Aside from its occasional lip service to Western environmental policies, China isn't the first country you'd name if you were asked to describe a nation with a glowing track record for ecological care.
In almost every known report or study, the Chinese Communist Party (CCP) has taken a blasé approach toward environmental policy in a nationwide, decades-long effort to bolster its industrial might into a modern economic superpower that's become a continually mounting headache for the United States and its Western military alliances.
A powerful and populous behemoth on the world stage that's piled up a raft of accusations of human rights violations and has been conspicuously resistant towards Western efforts to steer compliance with international climate treaties and agreements.
The Council on Foreign Relations (CFR) even put the Chinese government’s environmental promises under scrutiny, including its pledge to slash carbon emissions under the Paris Agreement, reduce coal use, and invest in renewable energy.
It's a big problem because its ambitious industrialisation has resulted in an enormous exhaust of air pollution, water scarcity and soil contamination, threatening the health and livelihood of Chinese people, which the CFR feels is festering greater dissatisfaction with the government.
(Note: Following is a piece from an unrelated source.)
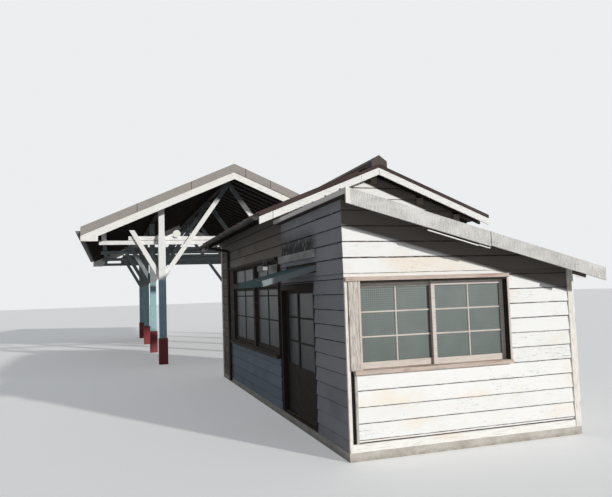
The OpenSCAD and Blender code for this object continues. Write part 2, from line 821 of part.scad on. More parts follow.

But Mingshi Investment Management (MINGSHIIM), a prominent firm with significant investments in the Chinese market, has tabled a surprising set of statistics on investor enthusiasm for green stocks within its borders.
The firm’s head of factor research, Jianan Liu, who is presently visiting Australia, said green stocks have significantly outperformed less environmentally friendly stocks in China over the past five years by around 18.7 per cent per annum from January 2016 to December 2020.
Aside from the “greater desire of investors to hold green shares”, Professor Liu feels a “key source of outperformance is the better-than-expected earnings performance of the green firms”.
“As the world grows increasingly conscious about firms’ environmental impact, greenness and sustainability of a firm becomes a component that must be factored in. As a result, green firms’ market prices trend upwards,” Professor Liu said.
And although the ESG push in China and other Asian markets has lagged behind Europe and the US, according to Mingshi’s estimation for green capacity, the China-A market is in the “early stage of the green trend”.
Professor Liu’s findings indicate that Chinese customers are increasingly switching from the dirtier producers to the greener ones.
What’s motivating the cultural change?
She believes it’s the growth of green firms’ earnings, where “smart investors… have figured out the positive relationship between greenness and earnings, [and] can profit from the positive earnings surprises”.
Although Professor Liu’s comments didn’t indicate how the Chinese government feels about these big investment shifts, it’s becoming increasingly clear that President Xi Jinping’s regime will be coming under enormous pressure to review its internal climate and environmental policies to bring it on track with the rest of the world.